Historically, this comes from the perception that time spent working is equal to your output. This proxy worked great back then when more time working meant more products produced in the factory line (i.e. when you had a hard limit on your output). Nowadays, we all know that this does not mean shit.

Problems

First of all, the first problem is that you're implying that the time spent in the role (experience) was productive and that he or she did a great job. How can you be so sure? It's not rare to see people who worked many years in a certain role and are still struggling to perform their duties effectively. A common scenario that I’ve watched a couple of times is that the only thing some people get from their years of working in the field is the need to do things the same way.


Why? Well, because they learned it that way and that works.


I might sound angry now, but one of the things I hate the most is when people don't want to hear/try other options because they think that what they learned in the last years still works.


The tools are changing faster than ever, and new ways of doing your work arrive every day. How can someone be so secure that there aren't better ways of doing something?

Challenges

From a recruiter’s point of view, you are assuming that, by having worked x amount of time in similar jobs, the candidate has already been involved in the same activities he or she will need to perform.


In my opinion, this works just in specific cases, where:

  • work is repetitive
  • tools are the same or change slowly
  • output is directly related to the time spent

In software engineering, there are better ways of showing your skills.

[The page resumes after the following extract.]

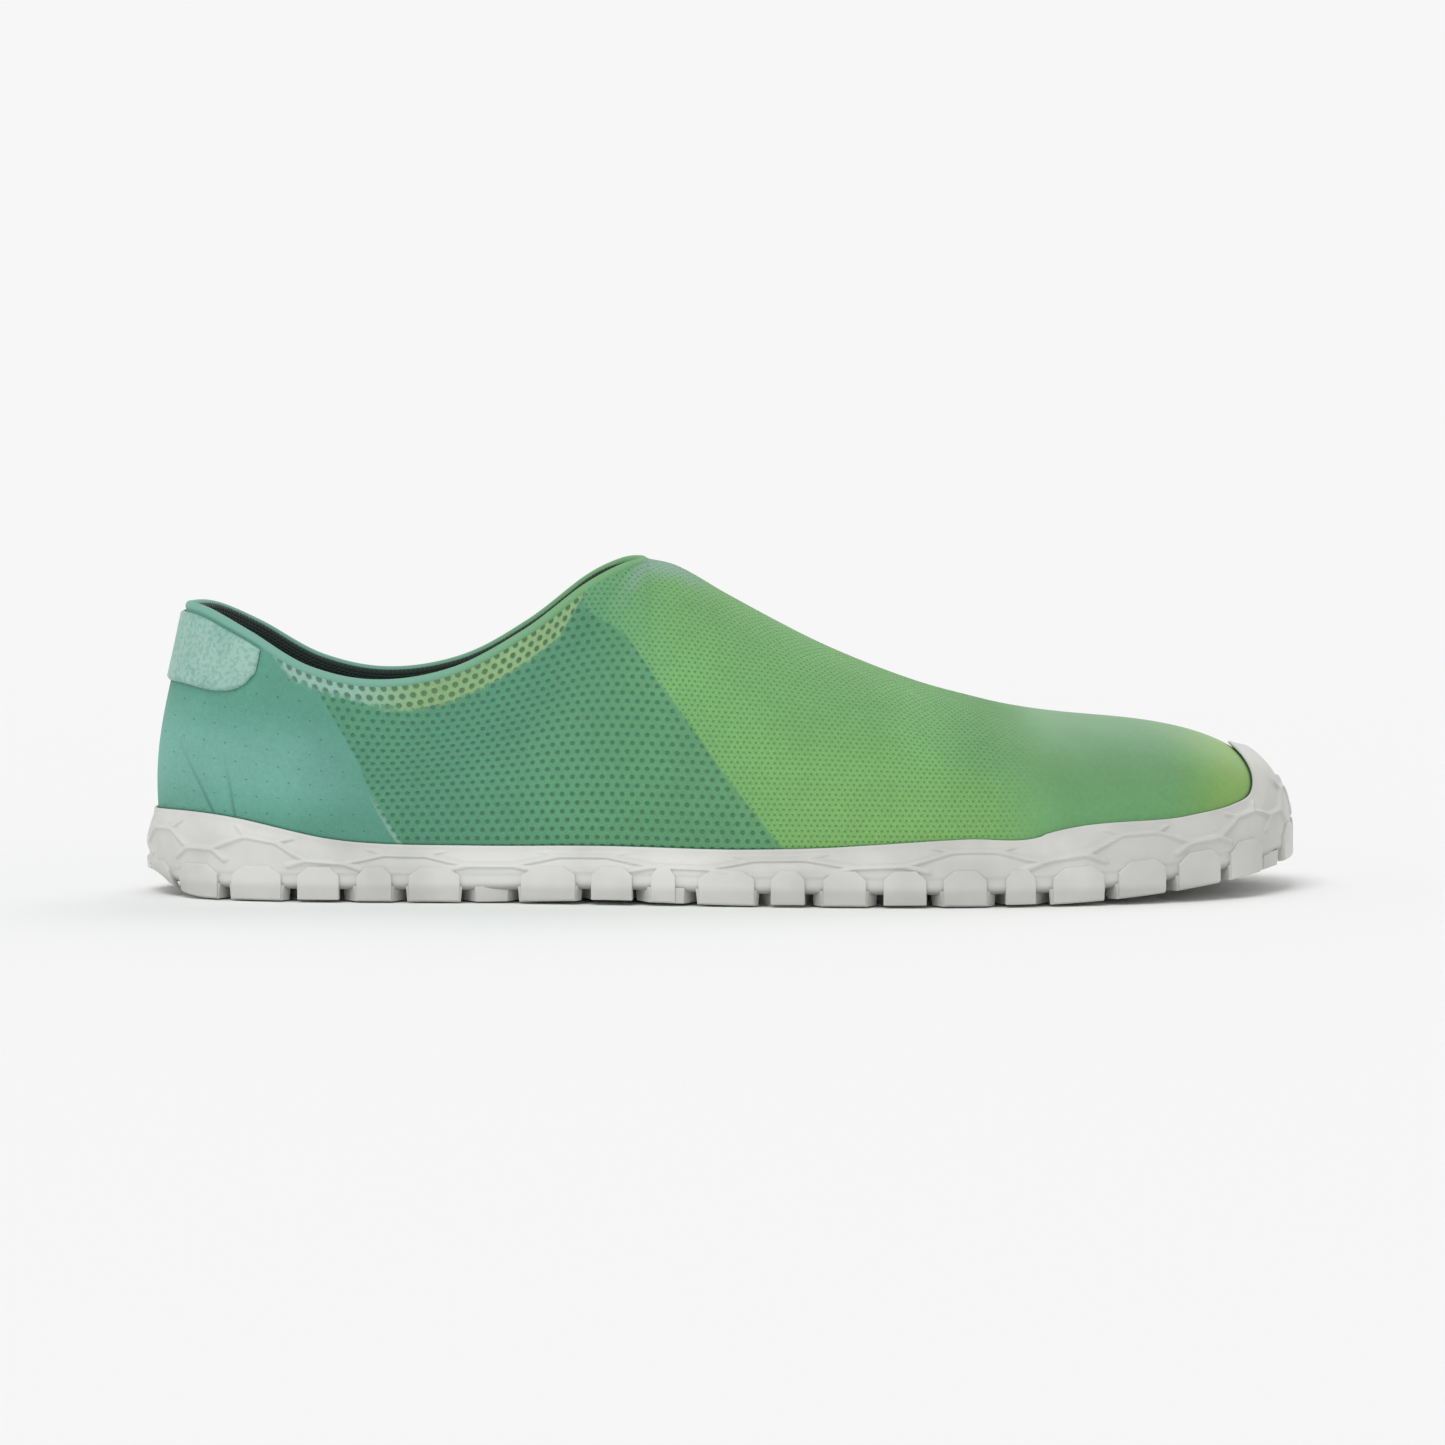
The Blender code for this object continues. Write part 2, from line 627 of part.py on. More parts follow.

From my perspective, having good repositories in your GitHub or contributing to open source means more than a stack of courses or what’s so-called experience.

Conclusion

We need to develop a better way of measuring skills. I don't have the perfect solution for all businesses, but for software engineering, I think it's something like this. The guy got hired by literally working for the company (i.e. contributing to their repo) for free. That's dope. He didn't just show that he could help, he did it. Kudos to the author, Glauber, for that awesome hire. Probably a successful case for both of them.


While there may not be a one-size-fits-all solution for measuring skills in every industry, it's crucial to adapt and explore alternative methods that go beyond simply relying on the amount of time spent in a particular role.